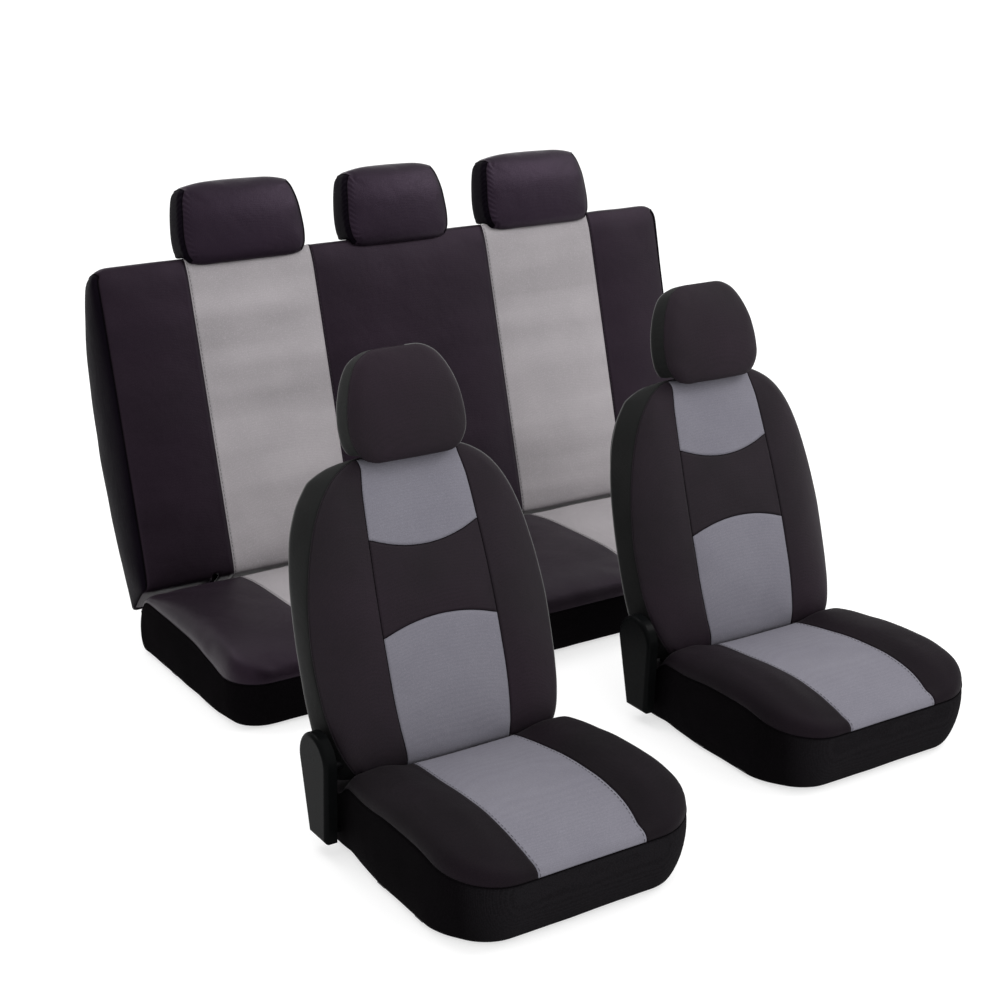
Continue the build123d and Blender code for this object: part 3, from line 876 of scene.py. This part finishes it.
# ---- cushions -----------------------------------------------------------------------------------
def cushion_shape(spec):
    """Grid, heights and rings of a cushion: crowned top, rolled edges, skirt down to the hem.

    The top cloth goes back to rear; from there a low deck runs on to tail, under the backrest's foot.
    """
    half, front, rear = spec["half"], spec["front"], spec["tail"]
    corner, rear_corner = spec["corner"], spec["rear_corner"]
    narrow = spec["narrow"]
    taper = curve([(0.05, 0.0), (0.10, 0.3 * narrow), (0.17, narrow)])
    tucked = curve([(front, spec["tuck"]), (front + 0.05, spec["tuck"]), (front + 0.13, 0.0)])

    def side(y):
        past_front = max(0.0, front + corner - y)
        past_rear = max(0.0, y - rear + rear_corner)
        if past_front:
            return half - corner + sqrt(max(0.0, corner ** 2 - past_front ** 2))
        return half - float(taper(y)) - rear_corner + sqrt(max(0.0, rear_corner ** 2 - past_rear ** 2))

    guides = [(front + CORNER_CUT * corner, rounded(half - corner, front, corner, 1)),
              (spec["rear"], level(spec["rear"])),
              (rear - CORNER_CUT * rear_corner, rounded(half - narrow - rear_corner, rear, rear_corner, -1))]
    top = grid_of(side, spec["seams"], spec["columns"], guides, spec["rows"])
    crown, bolster_end = curve(spec["crown"]), curve(spec["bolster_along"])
    bolster = curve(spec["bolster_across"])
    seam = curve(spec["seam_z"])

    def top_z(x, y):
        return crown(y) + bolster(np.abs(x)) * bolster_end(y)

    def hem(x, y):
        return np.full_like(x, HEM_Z)

    def towards_seam(share):
        return lambda edge, near: near + share * (seam(edge[:, 1]) - near)

    def down_skirt(share):
        return lambda edge, near: seam(edge[:, 1]) * (1 - share) + HEM_Z * share

    def under(share, inset):
        return lambda edge: inset + share * tucked(edge[:, 1])

    rings = [(spec["roll"], 0, 0.0), (spec["roll"] * 0.45, 0, towards_seam(0.12)),
             (spec["roll"] * 0.14, 0, towards_seam(0.42)), (0.0, 0, towards_seam(0.78)),
             (0.0015, 0, towards_seam(1.0)), (-0.001, 0, down_skirt(0.12)),
             (under(0.15, -0.003), 0, down_skirt(0.36)), (under(0.45, -0.003), 0, down_skirt(0.62)),
             (under(0.8, 0.0), 0, down_skirt(0.84)), (under(1.0, 0.004), 0, down_skirt(0.96)),
             (under(1.0, 0.011), 1, 1.0), (0.026 + spec["tuck"], 1, 1.0)]
    return top, top_z, hem, rings


SEAM_LAYER = 4           # the ring on which the top panel is sewn to the skirt


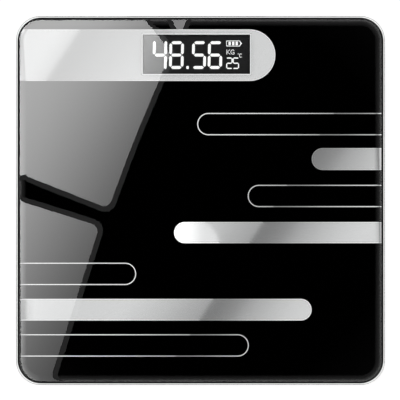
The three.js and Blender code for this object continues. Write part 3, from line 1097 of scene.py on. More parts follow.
class Grower:
    """A Geometry Nodes tree with named inputs, run on base objects to make plain meshes."""

    KINDS = {float: "NodeSocketFloat", int: "NodeSocketInt", type(None): "NodeSocketObject"}

    def __init__(self, name: str, **inputs: float | int | None) -> None:
        """Opens a tree.

        Args:
            name: The tree's name.
            inputs: Each input's starting value, or None for an object.
        """
        self.tree = bpy.data.node_groups.new(name, "GeometryNodeTree")
        self.inputs = {}
        self._socket("Geometry", "NodeSocketGeometry")
        for key, value in inputs.items():
            socket = self._socket(key, self.KINDS[type(value)])
            if value is not None:
                socket.default_value = value
        self._socket("Material", "NodeSocketMaterial")
        self.tree.interface.new_socket("Geometry", in_out="OUTPUT", socket_type="NodeSocketGeometry")
        self.graph = Graph(self.tree)
        self.given = self.graph.add("NodeGroupInput").outputs

    def _socket(self, name: str, kind: str) -> bpy.types.NodeTreeInterfaceSocket:
        """Adds a named input to the tree."""
        self.inputs[name] = self.tree.interface.new_socket(name, in_out="INPUT", socket_type=kind)
        return self.inputs[name]

    def copies(self, points: Source, **more: Source) -> Node:
        """Copies of the Part input on points.

        Args:
            points: Where they stand.
            more: Further inputs of the copying node.

        Returns:
            The copies.
        """
        part = self.graph.add("GeometryNodeObjectInfo", {0: self.given["Part"]}).outputs["Geometry"]
        feeds = {"Points": points, "Instance": part, **more}
        return self.graph.add("GeometryNodeInstanceOnPoints", feeds)

    def close(self, *geometries: Source) -> "Grower":
        """Ends the tree with real geometry and its material.

        Args:
            geometries: What the tree has made.

        Returns:
            The grower.
        """
        joined = self.graph.add("GeometryNodeJoinGeometry")
        for geometry in geometries:
            self.graph.feed(joined.inputs[0], geometry)
        real = self.graph.add("GeometryNodeRealizeInstances", {"Geometry": joined})
        feeds = {"Geometry": real, "Material": self.given["Material"]}
        self.graph.add("NodeGroupOutput", {0: self.graph.add("GeometryNodeSetMaterial", feeds)})
        return self

    def grow(self, name: str, base: Object, **values: object) -> Object:
        """Runs the tree.

        Args:
            name: The new object's name.
            base: The object that carries the tree; it is used up.
            values: Inputs by name.

        Returns:
            A plain mesh object.
        """
        modifier = base.modifiers.new(self.tree.name, "NODES")
        modifier.node_group = self.tree
        for key, value in values.items():
            modifier[self.inputs[key].identifier] = value
        return plain(name, base)


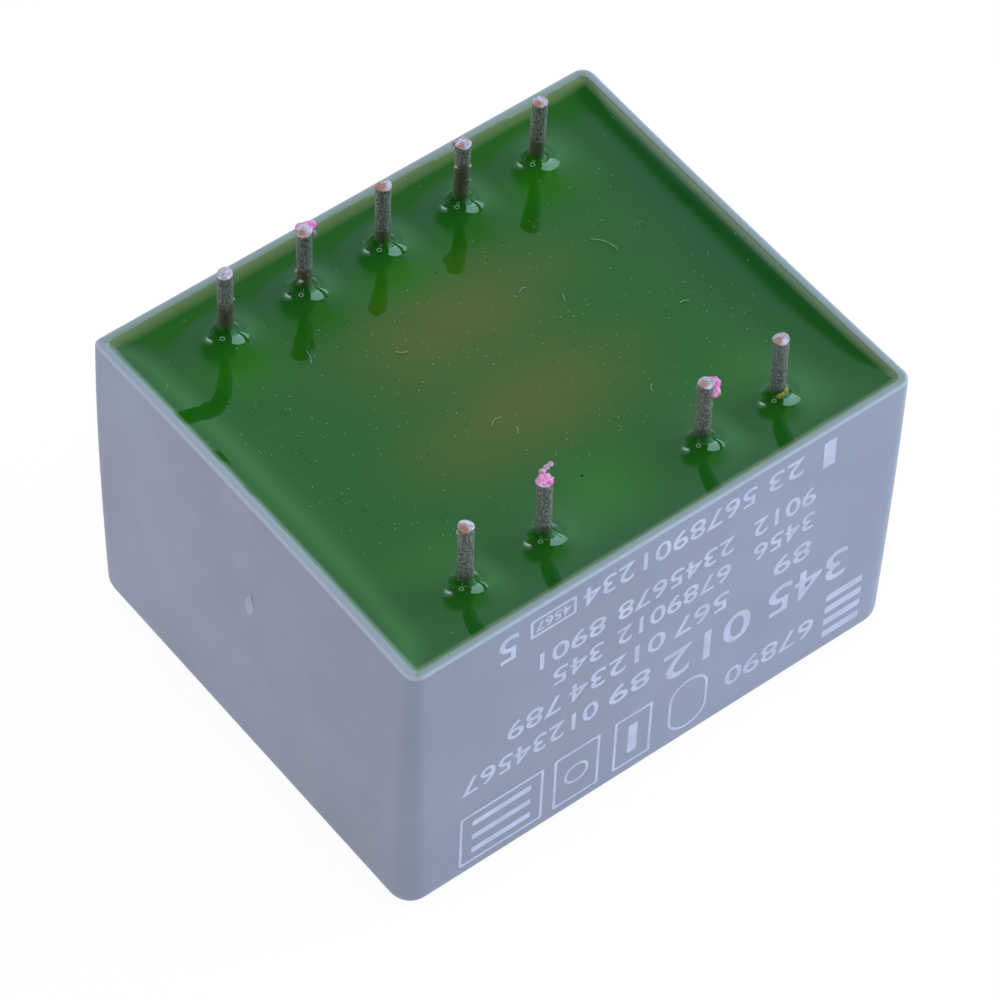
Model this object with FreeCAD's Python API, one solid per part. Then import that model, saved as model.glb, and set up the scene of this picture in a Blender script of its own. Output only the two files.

**********

● **THE EXERCISE**
Begin at the first line of the records above and quote every line verbatim through the one that contains "to the hem.".

● **ANSWER**
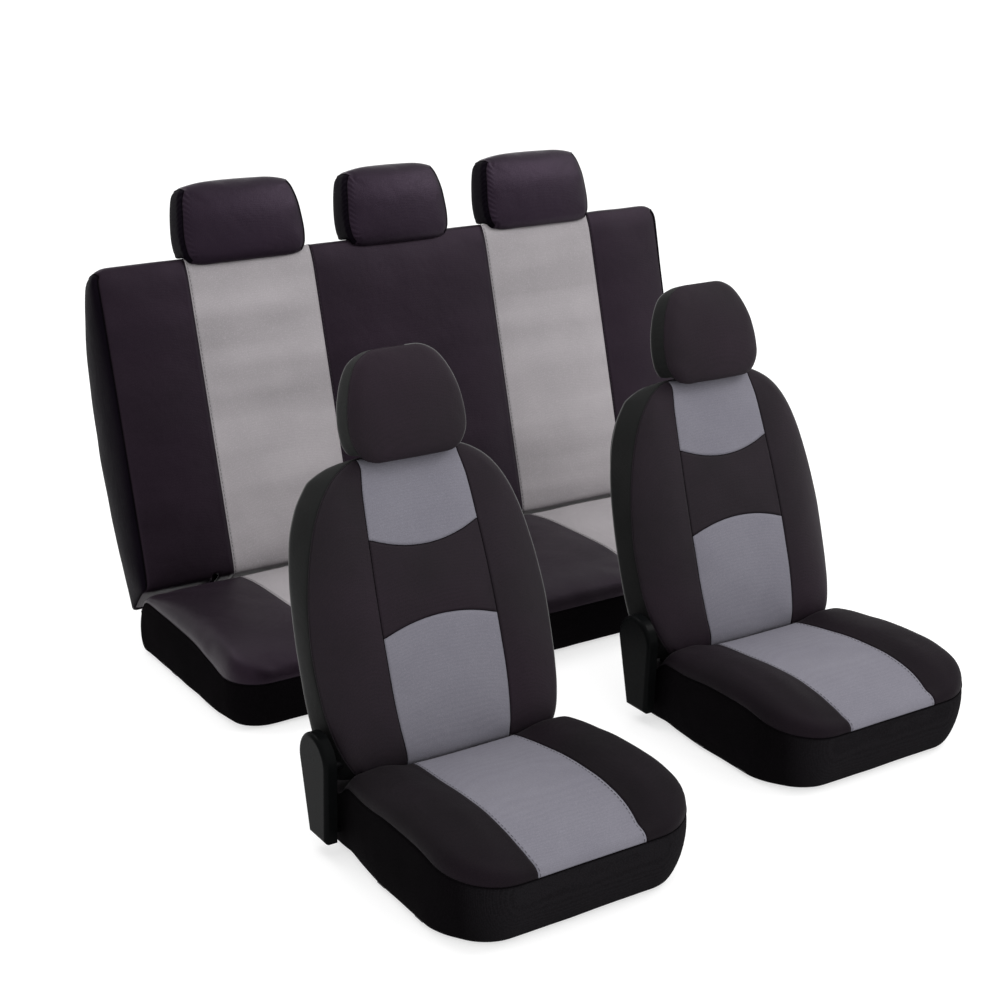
Continue the build123d and Blender code for this object: part 3, from line 876 of scene.py. This part finishes it.
# ---- cushions -----------------------------------------------------------------------------------
def cushion_shape(spec):
    """Grid, heights and rings of a cushion: crowned top, rolled edges, skirt down to the hem.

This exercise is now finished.